Create a Content Calendar
Create an editorial calendar to keep track of the campaigns and content you’ll be producing. Identify different types of content (blog posts, social media posts, email campaigns, etc.) and plan out the topics for each one. Make sure to give yourself enough time to create the content and design any visuals. Outline a timeline for when the content should be published. This will help to ensure that your campaigns and content stay consistent and relevant.
The best tool for calendars is a spreadsheet. Plan out your content for the year by week, include topic themes, shows, workshops, webinars, social media, PR and paid advertising campaigns. Each campaign should identify the cost for developing the content as well as the cost applied to the channel.
Once your content and campaigns have been published, measure their performance. This will help you determine if the content resonates with your audience and if the channels used are effective. You can use analytics software such as Google Analytics to measure page views, time spent on page and other metrics. You may also want to measure the ROI of your campaigns to determine if they are generating revenue. By analyzing performance data, you can improve your content strategy and make adjustments if needed. With a solid plan in place, it will be easier to identify goals to measure.

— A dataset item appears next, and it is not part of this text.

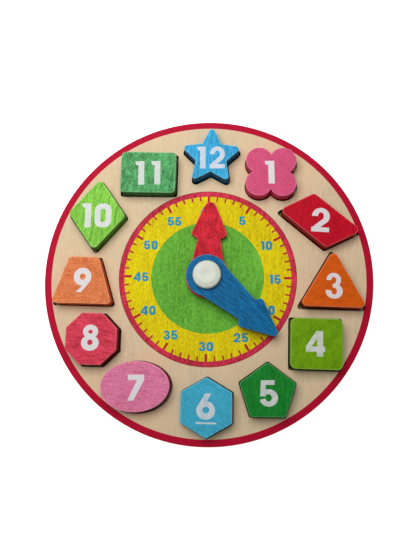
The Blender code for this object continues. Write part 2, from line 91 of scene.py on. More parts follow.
def length(name, description, millimetres):
    """A size that a user may change."""
    return FloatProperty(name=name, description=description, default=millimetres * MM, min=0.0, unit="LENGTH")


def paint(name, description, colour):
    """A colour that a user may change."""
    return FloatVectorProperty(
        name=name,
        description=description,
        default=colour,
        size=3,
        min=0.0,
        max=1.0,
        subtype="COLOR",
    )


class ClockPrintSizes(bpy.types.PropertyGroup):
    """Radii and thickness of everything printed on the face board."""

    border_inner: length("Border inside", "Inner radius of the crimson border", 105.45)
    ring_outer: length("Dial ring outside", "Outer radius of the crimson ring round the dial", 59.31)
    ring_line: length("Ring line", "Width of the dark line that the dial ring ends in", 0.35)
    yellow_outer: length("Yellow outside", "Outer radius of the yellow minute band", 55.92)
    green_outer: length("Green outside", "Outer radius of the green middle", 37.79)
    dial_hole: length("Dial hole", "Radius left unprinted round the pivot", 5.2)
    ink: length("Ink thickness", "How far each print stands above the wood", 0.04)
    long_tick: length("Long tick", "Length of the mark at every fifth minute", 4.9)
    long_tick_width: length("Long tick width", "Width of the mark at every fifth minute", 1.6)
    short_tick: length("Short tick", "Length of the other minute marks", 3.0)
    short_tick_width: length("Short tick width", "Width of the other minute marks", 1.05)
    minute_height: length("Minute numeral height", "Height of the numerals in the minute band", 5.95)
    minute_swell: length("Minute numeral swell", "How far the strokes in the minute band are thickened", 0.10)


class ClockBlockSizes(bpy.types.PropertyGroup):
    """Sizes that the twelve blocks share."""

    span: length("Block span", "Length that every block outline is a share of", 40.0)
    edge_round: length("Edge round", "Rounding of each block's top and bottom edges", 0.7)
    edge_flat: length("Edge land", "Narrow flat ring inside the rounding that keeps the top flat", 0.12)


class ClockHandSizes(bpy.types.PropertyGroup):
    """Outlines of the two hands and the cap that holds them."""

    hour_hub: length("Hour hub", "Radius of the hour hand's hub", 14.6)
    hour_reach: length("Hour reach", "Distance of the hour hand's point from the pivot", 51.12)
    minute_hub: length("Minute hub", "Radius of the minute hand's hub", 13.9)
    minute_reach: length("Minute reach", "Distance of the minute hand's point from the pivot", 59.62)
    hole: length("Hand hole", "Radius of the hole that turns on the sleeve", 5.2)
    edge_round: length("Hand edge round", "Rounding of the hands' edges", 0.5)
    cap_radius: length("Cap radius", "Radius of the moulded cap", 9.3)
    cap_dimple: length("Cap dimple", "Radius of the soft dimple in the cap", 5.2)


class ClockPaints(bpy.types.PropertyGroup):
    """Colours of wood, prints, paints and plastic."""

    wood: paint("Wood", "Sanded face plywood", (0.779, 0.612, 0.404))
    border: paint("Border", "Print round the board's edge", (0.545, 0.00406, 0.0379))
    ring: paint("Dial ring", "Print round the dial", (0.632, 0.0347, 0.0775))
    ring_line: paint("Ring line", "Thin line outside the dial ring", (0.25, 0.012, 0.014))
    yellow: paint("Minute band", "Print that the minutes stand on", (0.97, 0.641, 0.000578))
    green: paint("Dial middle", "Print round the pivot", (0.149, 0.473, 0.0453))
    tick: paint("Ticks", "Minute marks", (0.50, 0.020, 0.030))
    minute: paint("Minute numerals", "Numerals in the minute band", (0.030, 0.33, 0.50))
    numeral: paint("Block numerals", "Numerals on the blocks", (0.80, 0.80, 0.82))
    block_01: paint("Clover", "Paint of block one", (0.754, 0.0987, 0.232))
    block_02: paint("Parallelogram", "Paint of block two", (0.579, 0.0005, 0.0197))
    block_03: paint("Triangle", "Paint of block three", (0.768, 0.119, 0.00119))
    block_04: paint("Square", "Paint of block four", (0.176, 0.395, 0.00069))
    block_05: paint("Pentagon", "Paint of block five", (0.008, 0.248, 0.0275))
    block_06: paint("Hexagon", "Paint of block six", (0.0616, 0.459, 0.663))
    block_07: paint("Oval", "Paint of block seven", (0.97, 0.224, 0.39))
    block_08: paint("Octagon", "Paint of block eight", (0.769, 0.0532, 0.102))
    block_09: paint("Trapezoid", "Paint of block nine", (1.0, 0.235, 0.0803))
    block_10: paint("Rhombus", "Paint of block ten", (0.237, 0.598, 0.0671))
    block_11: paint("Rectangle", "Paint of block eleven", (0.0979, 0.396, 0.137))
    block_12: paint("Star", "Paint of block twelve", (0.0449, 0.419, 0.772))
    hour_hand: paint("Hour hand", "Paint of the hour hand", (0.644, 0.0138, 0.0338))
    minute_hand: paint("Minute hand", "Paint of the minute hand", (0.0005, 0.148, 0.355))
    cap: paint("Cap", "Moulded plastic of the cap", (0.711, 0.758, 0.657))
    floor: paint("Floor", "The surface that the clock lies on", (0.90, 0.90, 0.90))


# Surfaces: loops are (n, 2) arrays of places, anticlockwise where they bound a piece and clockwise round a hole


def turned(points, degrees):
    """The points after an anticlockwise turn about the origin."""
    angle = math.radians(degrees)
    turn = np.array([[math.cos(angle), math.sin(angle)], [-math.sin(angle), math.cos(angle)]])
    return np.asarray(points, float) @ turn


def circle(radius, steps=CIRCLE_STEPS):
    """Radius times the cosine and sine of evenly spaced angles."""
    angle = np.arange(steps) * math.tau / steps
    return radius * np.stack([np.cos(angle), np.sin(angle)], axis=1)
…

Key KPIs are typically sales, conversions, and leads. Soft conversions (video watches, downloads, page engagement) can and should be measured as well. Don’t let your marketing company get away with just sharing useless “vanity metrics”. Impressions and clicks that don’t tie to conversions are not going to help your bottom line. They are useful when looking at the bigger picture and calculating efficiency in digital campaigns, but they should never be the ONLy results shared. There are some great tools for building dashboards that are very user friendly. Check out PowerBi, Klipfolio, and Looker Studio.